Day from hell.

January 11, 2006

Today has been a nightmare.

Firstly, Isabel had to have a radio isotope scan to make sure that there's nothing wrong with her kidneys following the urinary tract infection she had at 7 weeks old. She's been on low level antibiotics ever since, and they are now doing final tests to establish whether her kidneys are damaged or not. Personally, I don't think they are, because if there was something seriously wrong with her I think I would know.

So I took a day off work and took her into hospital. As usual, there's nowhere to park so we park in a nearby street and walk for 20 minutes. We get there and she has to have a canula put in. I explain that her veins are hard to find and on the three previous occasions they have had to put the canula into her foot rather than her arm.

They put numbing cream on both her feet. Isabel screams, "I want mummy! I want to go home! I don't want the needle!"

Then we have to have the canula inserted. Isabel screams before we even start. She tries to hide her feet. She screeches that she wants to go home. I insist that she shuts her eyes and eventually the registrar manages to get the canula in. It is harrowing. They bandage up her foot.

We walk to the nuclear medicine department to have the radioactive isotopes put in. It is miles away, and halfway there Izzy can't manage anymore. I carry her. Have I mentioned she weighs 3 stones? By the time we get there I am dying.

They provide a wheelchair to push her round to the camera room. They ask her to go to the toilet, then strap her to a bed. They inject her with radioactive isotopes and tell her to lie absolutely still for 30 minutes while the camera continuously films. I provide chocolate rabbits and make up stories about Princess Isabel, Fairy Isabel and Mermaid Isabel continuously for 30 minutes.

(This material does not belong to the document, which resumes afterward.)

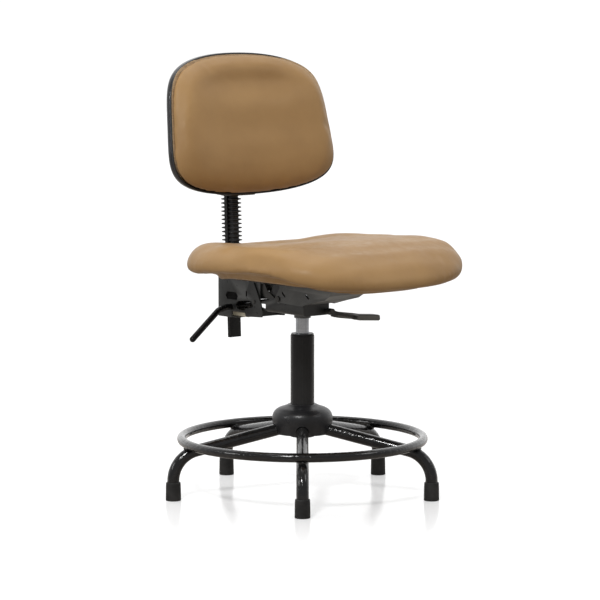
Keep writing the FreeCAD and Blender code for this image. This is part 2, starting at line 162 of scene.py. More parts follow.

Then they ask her to do a wee while they film it. I am like, "But you told her to go to the toilet!" They say, "OK, does she want a glass of water?" Isabel drinks the water, but can't do one. The nurse suggests we go to the cafe and come back when she needs a wee. We go to the cafe and I persuade/coerce/force Isabel to drink TWO Capri Suns. She comes back to the Nuclear Medicine ward, says, "I'm desperate for a wee!" then can't do one. We give her more water. I get her to run around. I press on her bladder. She sits on the makeshift toilet again... and does a gigantic dump. Sigh. The nurses dispose of it. We go outside where it's really cold, and she runs around some more. She drinks more water. We have been at the hospital for 4 and a half hours. The nurses explain she will have to come back and have a catheter and dye injected if she won't wee for the camera. I beg her to wee. I play "Lets pretend we are rabbits" and jump around the room with her.

She wees. Thank god.

We go home. Isabel complains she feels ill. Ten minutes later she comes into the kitchen and vomits copiously all over the kitchen floor. Her clothes, the floor, everything is soaked. I carry her up to the bathroom and put her in the bath.

When I come downstairs to clean up, I discover that the kitchen floor, which Mattgreen has been laying today, has not yet been grouted. Vomit has slithered down between the tiles, including blobs of food, and loads of wet, stinky vomit is between the tiles and the underlay. I clean up the vomit. Then I start lifting tiles, wiping up the vomit and then spraying the tiles with Dettox. I have to remove loads of the tiles that Mattgreen has spent all day laying.

Mattgreen comes home and is none to pleased about this. Here is a picture of him re-laying the tiles after the Vomit-a-thon.



What a nightmare.

One day we will look back on this and laugh. Maybe.

Comments:
Poor baby :-( (not sure if i mean you or isabel!)what a day. Now i know how my mum must have felt when i was in and out of hospital all the time when i was a kid (I have a kidney problem) and now I understand why she was always telling me to drink and wee... the alternative (catheter) must be too horrible for a parent to contemplate. Look on the bright side, at least Matt will have gained valuable tile-laying experience...
Great post though!
 
What a horrible experience for you all, poor Izzy. It's a parents worse nightmare having to experience hospitals traumas with our precious children. You must have been pissed off with the staff wanting her to wee as and when they request it. They of all people should know you can't wee under stress, even when you are desperate to go. Hope she's feeling better.